In general, by the product rule, the exact likelihood can be written $$ f(y_1,\dots,y_n)=f(y_1)\prod_{i=2}^n f(y_i|y_1,\dots,y_{i-1}). $$ From the assumption of the state space model, it follows that the expectation vector and variance matrix of each $y_i$ conditional on past observations can be expressed as \begin{align} E(y_i|y_1,\dots,y_{i-1}) &= E(Hx_{t}+Az_{t}+w_{t}|y_1,\dots,y_{i-1}) \\&= HE(x_{t}|y_1,\dots,y_{i-1})+Az_{t}+Ew_{t} \\&= H\hat x_{t|t-1}+Az_{t}, \end{align} and \begin{align} \mathrm{Var}(y_i|y_1,\dots,y_{i-1}) &= \mathrm{Var}(Hx_{t}+Az_{t}+w_{t}|y_1,\dots,y_{i-1}) \\&= H\mathrm{Var}(x_{t}|y_1,\dots,y_{i-1})H'+ \mathrm{Var}w_t \\&= HP_{t|t-1}H'+R. \end{align} So this gives you the exact likelihood without computing any smoothed estimates.
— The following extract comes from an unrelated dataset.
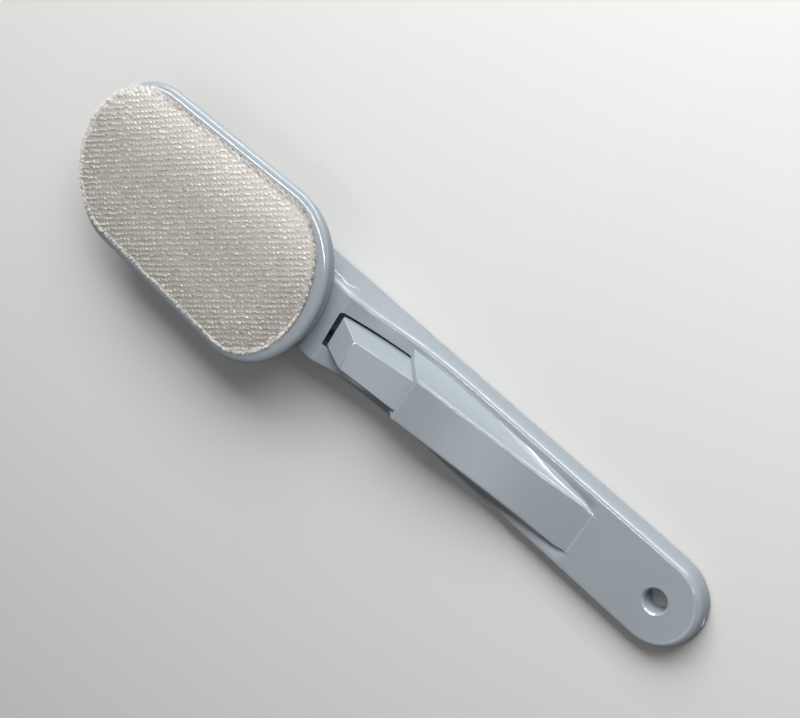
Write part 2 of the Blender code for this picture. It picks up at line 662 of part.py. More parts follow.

While you of course could use the smoothed estimates which indeed are better estimates of the unknown states, this would not give you the likelihood function. In effect you would be using the observed value of $y_i$ to estimate its own expected value so it seems likely that this would lead to some bias in the resulting estimates.

Answer 3

I think a better answer as to "why" the smoothing distribution is not used (typically) is efficiency. It is in principle straightforward to calculate the (smoothing) marginal likelihood in a leave-one-out sense as follows. Delete observation j, run the Kalman smoother on the remaining data. Then evaluate the likelihood of the unseen y(j). Repeat this for all j. Sum up the log-likelihoods. Faster versions of this works with (randomized) blocks of held-out samples (like k-fold CV). Notice that this scheme requires a more general implementation of the Kalman filter/smoother which can arbitrarily skip measurement updates where required. The backward/smoothing pass does not access the measurements (RTS algorithm anyway) and remains the same.

If the time-series is "long enough" there is likely little useful benefit in doing this since the filtering likelihood "burns off" its initial transient. But if the dataset is short the more expensive smoothing likelihood may be worth it. A fixed-lag smoother could be an in-between solution.